Our relationship to art from our past is quite a theme and study of this movie in fact. I don’t think there’s a clear thesis here, and I think that’s basically the point of so much of this: it’s not black and white, one or the other. In the very first scene, Jessica Henwick’s precious new character Bugs (“as in Bunny,” bless) effortlessly casts down the idea that everything’s binary, liberating herself and her series from being tied to that framework anymore. So there’s dialogue in this movie about the insipidness of reboot culture, there’s a character intoning “nothing comforts anxiety like a little nostalgia,” there’s whatever irate French invectives the Merovingian was managing to get out under all that castaway hair*, and there’s that Lana has said that where the heart of this movie came from was that she was grieving the death of her parents and it consoled her to spend time with Neo and Trinity again. 

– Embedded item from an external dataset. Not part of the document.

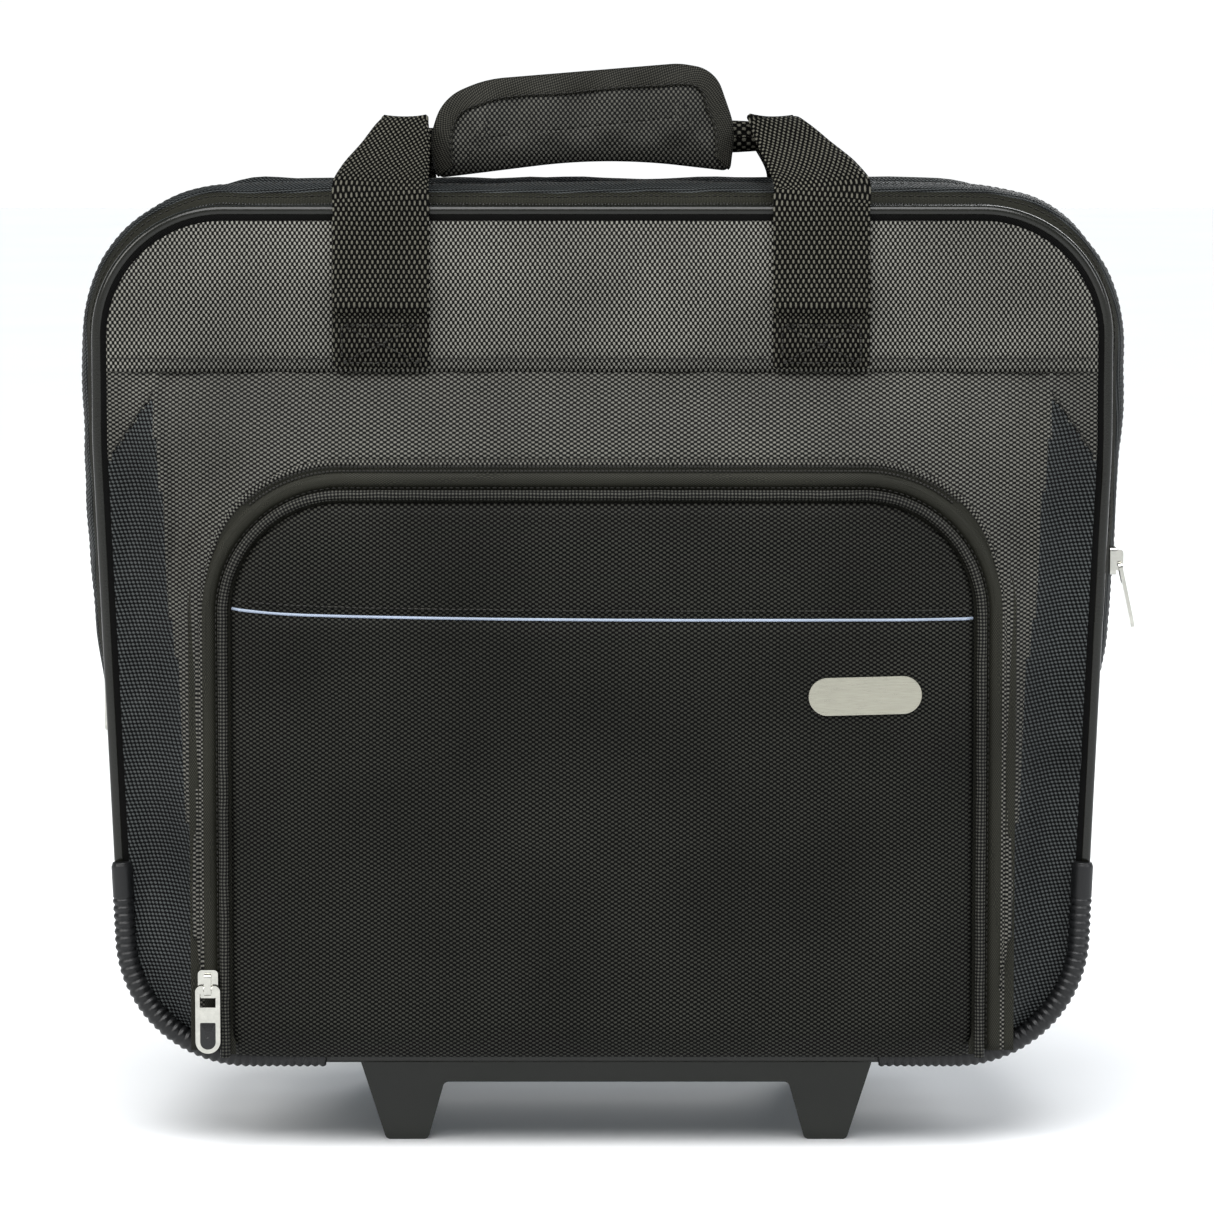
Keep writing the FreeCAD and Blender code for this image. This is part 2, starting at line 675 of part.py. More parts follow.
def trolley_bezel():
    """Moulding at the top of the outer tubes, with a hole for each leg."""
    body = rounded_box((-BEZEL_HALF, BEZEL_HALF), (BACK_Y + PANEL_T, TUBE_Y + 12.5), BEZEL_Z, 4.0)
    for x in (-TUBE_X, TUBE_X):
        body = body.cut(rod(OUTER_R, (x, TUBE_Y, 0), (x, TUBE_Y, OUTER_Z[1])))
        body = body.cut(rod(OUTER_R - TUBE_WALL, (x, TUBE_Y, OUTER_Z[1]), (x, TUBE_Y, BIG)))
    return body


def trolley_cover():
    """Fabric-covered hump that hides the tubes on the back of the case."""
    y = BACK_Y + PANEL_T
    outer = rounded_box((-COVER_HALF, COVER_HALF), (y - 20.0, y + COVER_DEPTH), COVER_Z, 9.0, 2)
    hollow = rounded_box((-COVER_HALF + WALL, COVER_HALF - WALL), (y - 20.0, y + COVER_DEPTH - WALL),
                         (COVER_Z[0] - 1.0, COVER_Z[1] + 1.0), 7.0, 2)
    return outer.cut(hollow).common(box((-BIG, BIG), (y, BIG), (0, BIG)))


GRIP_WALL = 2.2
GRIP_SPLIT_Z = 392.0


def grip_block():
    return rounded_box((-GRIP_HALF, GRIP_HALF), GRIP_Y, GRIP_Z, 7.0)


def grip_cavity():
    return rounded_box((-GRIP_HALF + 5.0, GRIP_HALF - 5.0), (GRIP_Y[0] + GRIP_WALL, GRIP_Y[1] - GRIP_WALL),
                       (GRIP_Z[0] + GRIP_WALL, GRIP_Z[1] - GRIP_WALL), 4.5)


def grip_base():
    """Lower half of the grip, seated on the inner tubes."""
    half = grip_block().cut(grip_cavity()).common(box((-BIG, BIG), (0, BIG), (0, GRIP_SPLIT_Z)))
    for x in (-TUBE_X, TUBE_X):
        socket = pipe(INNER_R + 1.8, ROD_R + 1.0, (x, TUBE_Y, GRIP_Z[0]), (x, TUBE_Y, GRIP_SPLIT_Z - 2.0))
        half = half.fuse(socket).cut(rod(INNER_R, (x, TUBE_Y, 0), (x, TUBE_Y, INNER_Z[1])))
        half = half.cut(rod(ROD_R + 1.0, (x, TUBE_Y, 0), (x, TUBE_Y, BIG)))
    return half


BUTTON_GAP = 0.4


def grip_cap():
    """Upper half of the grip, with the button's slot."""
    half = grip_block().cut(grip_cavity()).common(box((-BIG, BIG), (0, BIG), (GRIP_SPLIT_Z, BIG)))
    middle = (GRIP_Y[0] + GRIP_Y[1]) / 2
    half_x, half_y = BUTTON_HALF + BUTTON_GAP, BUTTON_W / 2 + BUTTON_GAP
    slot = rounded_box((-half_x, half_x), (middle - half_y, middle + half_y), (GRIP_SPLIT_Z, BIG), 3.0, 2)
    return half.cut(slot)


def release_button():
    middle = (GRIP_Y[0] + GRIP_Y[1]) / 2
    return rounded_box((-BUTTON_HALF, BUTTON_HALF), (middle - BUTTON_W / 2, middle + BUTTON_W / 2),
                       (398.0, BUTTON_TOP), 3.0, 2)


def release_rods():
    """Crossbar under the button with a rod down each inner tube."""
    bar = box((-TUBE_X - 3.0, TUBE_X + 3.0), (TUBE_Y - 3.0, TUBE_Y + 3.0), (395.0, 398.0))
    rods = [rod(ROD_R, (x, TUBE_Y, 84.0), (x, TUBE_Y, 396.0)) for x in (-TUBE_X, TUBE_X)]
    return fused([bar] + rods)


SPRING_R, SPRING_WIRE_R, SPRING_TURNS = 3.0, 0.35, 5
SPRING_Z = (GRIP_Z[0] + GRIP_WALL, 395.0)


def button_spring():
    """Coil between the grip's floor and the crossbar."""
    low = SPRING_Z[0] + SPRING_WIRE_R + 0.05
    height = SPRING_Z[1] - SPRING_Z[0] - 2 * SPRING_WIRE_R - 0.1
    coil = Part.makeHelix(height / SPRING_TURNS, height, SPRING_R)
    ring = Part.Wire(Part.Circle(V(SPRING_R, 0, 0), V(0, 1, 0), SPRING_WIRE_R).toShape())
    made = Part.Wire(coil).makePipeShell([ring], True, True)
    made.translate(V(0, TUBE_Y, low))
    return made


# ---------------------------------------------------------------- feet, wheel carriage and wheels
def foot_bar():
    """Moulded front stand: a bar with two tapering feet."""
    half = [(-CARRIAGE_HALF, BOTTOM_Z), (-FOOT_OUT, 0.0), (-FOOT_IN, 0.0), (-FOOT_IN_TOP, BAR_BOTTOM)]
    outline = half + [(-x, z) for x, z in half[::-1]]
    body = prism_y([(CARRIAGE_X + x, z) for x, z in outline], BAR_Y)
    body = softened(body, 2.5, lambda e: along_axis(1)(e) and e.Vertexes[0].Z < BOTTOM_Z - 1.0)
    for x, y in foot_screw_places():
        if abs(x - CARRIAGE_X) < FOOT_IN_TOP:
            recess = rod(SCREW_HEAD_R + 0.3, (x, y, 0), (x, y, BAR_BOTTOM + 2.0))
        else:
            recess = rod(SCREW_HEAD_R + 0.3, (x, y, -1), (x, y, BAR_BOTTOM + 2.0))
        body = body.cut(recess).cut(rod(SCREW_HEAD_R, (x, y, BAR_BOTTOM + 2.0),
                                        (x, y, BAR_BOTTOM + 2.0 + SCREW_HEAD_H)))
        body = body.cut(rod(SCREW_R, (x, y, 0), (x, y, BIG)))
    return body


def wheel_places():
    return [CARRIAGE_X - WHEEL_X, CARRIAGE_X + WHEEL_X]


BEAM_Y = (BACK_Y + PANEL_T, TUBE_Y + 12.0)
BEAM_Z = (BAR_BOTTOM + 9.0, 66.0)
BEAM_WALL = 3.0


def wheel_carriage():
    """Moulded rear base: a beam that holds the trolley tubes, with a housing over each wheel."""
    x = (CARRIAGE_X - CARRIAGE_HALF, CARRIAGE_X + CARRIAGE_HALF)
    body = rounded_box(x, BEAM_Y, BEAM_Z, 5.0)
    for wheel_x in wheel_places():
        side = (wheel_x - HOUSING_W / 2, wheel_x + HOUSING_W / 2)
        drum = rod(HOUSING_R, (side[0], WHEEL_Y, WHEEL_R), (side[1], WHEEL_Y, WHEEL_R))
        drum = drum.common(box((-BIG, BIG), (-BIG, WHEEL_Y + 17.0), (13.0, BIG)))
        body = body.fuse(drum)
    keep_out = box((-BIG, BIG), (-BIG, BEAM_Y[0]), (BOTTOM_Z - 0.3, BIG))
    body = body.cut(keep_out)
    for wheel_x in wheel_places():
        room = (wheel_x - HOUSING_W / 2 + CHEEK_T, wheel_x + HOUSING_W / 2 - CHEEK_T)
        body = body.cut(rod(WHEEL_R + 3.0, (room[0], WHEEL_Y, WHEEL_R), (room[1], WHEEL_Y, WHEEL_R)))
        body = body.cut(rod(AXLE_R, (wheel_x - 20, WHEEL_Y, WHEEL_R), (wheel_x + 20, WHEEL_Y, WHEEL_R)))
    for tube_x in (-TUBE_X, TUBE_X):
        body = body.cut(rod(OUTER_R, (tube_x, TUBE_Y, OUTER_Z[0]), (tube_x, TUBE_Y, BIG)))
    return body.cut(rear_piping_tube(0.3)).cut(carriage_screws())


AXLE_HEAD_R, AXLE_HEAD_T = AXLE_R + 2.0, 1.5


def wheel_axles():
    """Headed steel pin through each wheel housing."""
    made = []
    for x in wheel_places():
        half = HOUSING_W / 2
        pin = rod(AXLE_R, (x - half, WHEEL_Y, WHEEL_R), (x + half, WHEEL_Y, WHEEL_R))
        for side in (-1, 1):
            end = x + side * half
            head = rod(AXLE_HEAD_R, (end, WHEEL_Y, WHEEL_R), (end + side * AXLE_HEAD_T, WHEEL_Y, WHEEL_R))
            pin = pin.fuse(head)
        made.append(pin.removeSplitter())
    return Part.makeCompound(made)


TYRE_T = 5.0
HUB_R = WHEEL_R - TYRE_T
BOSS_R, DISH_WALL, WEB_HALF = 6.5, 2.5, 3.0
HUB_HOLES, HUB_HOLE_R, HUB_HOLE_RING = 5, 2.6, 11.0


def wheel_tyre(x):
    outer = rod(WHEEL_R, (x - WHEEL_W / 2, WHEEL_Y, WHEEL_R), (x + WHEEL_W / 2, WHEEL_Y, WHEEL_R))
    outer = softened(outer, 2.5, lambda e: isinstance(e.Curve, Part.Circle))
    return outer.cut(rod(HUB_R, (x - WHEEL_W, WHEEL_Y, WHEEL_R), (x + WHEEL_W, WHEEL_Y, WHEEL_R)))


def wheel_hub(x):
    body = rod(HUB_R, (x - WHEEL_W / 2 + 1, WHEEL_Y, WHEEL_R), (x + WHEEL_W / 2 - 1, WHEEL_Y, WHEEL_R))
    for side in (-1, 1):
        floor, mouth = x + side * WEB_HALF, x + side * WHEEL_W
        dish = pipe(HUB_R - DISH_WALL, BOSS_R, (floor, WHEEL_Y, WHEEL_R), (mouth, WHEEL_Y, WHEEL_R))
        body = body.cut(dish)
    boss = rod(BOSS_R, (x - HOUSING_W / 2 + CHEEK_T + 0.4, WHEEL_Y, WHEEL_R),
               (x + HOUSING_W / 2 - CHEEK_T - 0.4, WHEEL_Y, WHEEL_R))
    holes = []
    for k in range(HUB_HOLES):
        angle = 2 * math.pi * k / HUB_HOLES + math.pi / 10
        y, z = WHEEL_Y + HUB_HOLE_RING * math.cos(angle), WHEEL_R + HUB_HOLE_RING * math.sin(angle)
        holes.append(rod(HUB_HOLE_R, (x - WHEEL_W, y, z), (x + WHEEL_W, y, z)))
    body = body.fuse(boss)
    for hole in holes:
        body = body.cut(hole)
    return body.cut(rod(AXLE_R + RUN_CLEAR, (x - 30, WHEEL_Y, WHEEL_R), (x + 30, WHEEL_Y, WHEEL_R)))


def carriage_screws():
    """Four screws through the carriage's beam into the case's back panel."""
    made = []
    for dx in (-92.0, -30.0, 30.0, 92.0):
        x = CARRIAGE_X + dx
        head = rod(4.0, (x, BEAM_Y[1] - 1.0, 58.0), (x, BEAM_Y[1] + 1.2, 58.0))
        shank = rod(2.0, (x, BEAM_Y[0] - PANEL_T, 58.0), (x, BEAM_Y[1] - 1.0, 58.0))
        made.append(head.fuse(shank))
    return Part.makeCompound(made)


# ---------------------------------------------------------------- build and export
def build():
    guard_left = corner_guard()
    guard_right = mirrored(guard_left)
    guards = [guard_left, guard_right]
    piping = front_piping()
    badge = badge_plate()
    bar_front = strap_bar(FRONT_BAR_Y)
    front_slider, front_pull = front_slider_parts()
    main_slider, main_pull = side_slider_parts("main", MAIN_SLIDER_Z, 1, MAIN_PULL_TILT)
    laptop_slider, laptop_pull = side_slider_parts("laptop", LAPTOP_SLIDER_Z, -1, 0.0)
    left, right = wheel_places()
    laptop_front = (DIVIDER_Y + DIVIDER_T,) + MAIN_REAR[1:]
    return {
        "back_panel": back_panel(),
        "main_gusset": main_gusset(),
        "laptop_gusset": laptop_gusset(),
        "divider_panel": divider_panel(),
        "rear_piping": rear_piping_tube(),
        "base_board": base_board(),
        "laptop_pad": laptop_pad(),
        "laptop_strap": laptop_strap(),
        "main_zip": side_zip(FRONT_RIM, MAIN_CROWN, MAIN_REAR, SIDE_ZIP_Y["main"]),
        "laptop_zip": side_zip(laptop_front, LAPTOP_CROWN, REAR_RIM, SIDE_ZIP_Y["laptop"]),
        "foot_bar": foot_bar(),
        "foot_bar_screws": foot_screws(),
        "wheel_carriage": wheel_carriage(),
        "carriage_screws": carriage_screws(),
        "wheel_axles": wheel_axles(),
        "outer_tubes": outer_tubes(),
        "trolley_bezel": trolley_bezel(),
        "trolley_cover": trolley_cover(),
        "rear_strap": rear_strap(),
        "front_panel": front_panel(guards, piping),
        "yoke_panel": yoke_panel(guards),
        "front_piping": piping,
        "corner_guard_left": guard_left,
        "corner_guard_right": guard_right,
        "pocket_gusset": pocket_gusset(),
        "organiser_pocket": organiser_pocket(),
        "front_zip_outer": front_zip_outer(),
        "front_strap": front_strap(),
        "grip_wrap": wrap_back(bar_front),
        "grip_wrap_cover": wrap_cover(),
        "flap_panel": flap_panel_for_badge(badge),
        "flap_piping": flap_piping(),
        "front_zip_inner": front_zip_inner(),
        "accent_piping": accent_piping(),
        "badge_plate": badge,
        "front_zip_slider": front_slider,
        "front_zip_pull": front_pull,
        "main_zip_slider": main_slider,
        "main_zip_pull": main_pull,
        "laptop_zip_slider": laptop_slider,
        "laptop_zip_pull": laptop_pull,
        "middle_tubes": middle_tubes(),
        "middle_collars": middle_collars(),
        "inner_tubes": inner_tubes(),
        "grip_base": grip_base(),
        "grip_cap": grip_cap(),
        "release_button": release_button(),
        "release_rods": release_rods(),
        "button_spring": button_spring(),
        "wheel_left_tyre": wheel_tyre(left),
        "wheel_left_hub": wheel_hub(left),
        "wheel_right_tyre": wheel_tyre(right),
        "wheel_right_hub": wheel_hub(right),
    }


def main():
    os.makedirs("parts", exist_ok=True)
    for name, shape in build().items():
        solids = shape.Solids
        problem = "" if shape.isValid() and solids else "  <-- not valid"
        print(f"{name:20s} {len(solids)} solid(s) {shape.Volume / 1000:9.2f} cm3{problem}")
        whole = solids[0] if len(solids) == 1 else Part.makeCompound(solids)
        whole.exportStep(f"parts/{name}.step")


main()
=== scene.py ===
from math import cos, exp, hypot, pi, radians, sin, sqrt, tan

import bmesh
import bpy
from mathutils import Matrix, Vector, noise


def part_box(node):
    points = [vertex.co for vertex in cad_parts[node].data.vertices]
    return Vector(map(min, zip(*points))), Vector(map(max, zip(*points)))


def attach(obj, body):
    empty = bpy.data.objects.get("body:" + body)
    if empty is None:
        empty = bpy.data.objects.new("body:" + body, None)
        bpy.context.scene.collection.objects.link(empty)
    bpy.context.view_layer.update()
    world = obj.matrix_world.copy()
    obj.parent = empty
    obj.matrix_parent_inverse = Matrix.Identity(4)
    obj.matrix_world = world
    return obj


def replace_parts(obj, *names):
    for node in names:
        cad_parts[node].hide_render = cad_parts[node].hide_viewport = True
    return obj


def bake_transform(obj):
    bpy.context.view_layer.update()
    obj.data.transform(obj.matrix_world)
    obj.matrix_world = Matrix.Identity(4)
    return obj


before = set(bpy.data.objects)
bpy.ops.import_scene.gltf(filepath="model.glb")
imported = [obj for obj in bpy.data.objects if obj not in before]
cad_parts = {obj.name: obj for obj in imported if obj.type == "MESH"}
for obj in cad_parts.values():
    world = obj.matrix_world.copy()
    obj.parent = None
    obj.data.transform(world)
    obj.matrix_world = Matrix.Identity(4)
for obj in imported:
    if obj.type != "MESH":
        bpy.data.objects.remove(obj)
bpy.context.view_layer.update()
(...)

*Sidebar, and for the life of me I cannot find who it was I saw make this comment, but I wholly agree and love it that perhaps nothing better encapsulates early-stage to late-stage Wachowski like a character who goes from being called The Merovingian to allusively ‘the Frenchman’ to finally Jonathan Groff just going “that’s the Merv.” 

So where are we, at the end of The Matrix Resurrections, and ostensibly, at last, the Matrix series? Richer, I think, for getting the dish that is this last chapter. Something a little upset but a lot playful, something empathetic, wry, transformative, about itself but also moving beyond anything it had done before, not always perfectly successful, but always bold, loving, boldly loving. For the one thing we really can say this Matrix is absolutely About, is that Neo & Trinity are so hot and so in love. And maybe that’s what’s going to save us all—the power of love. 

Like we’ve been saying: it’s a Wachowski movie.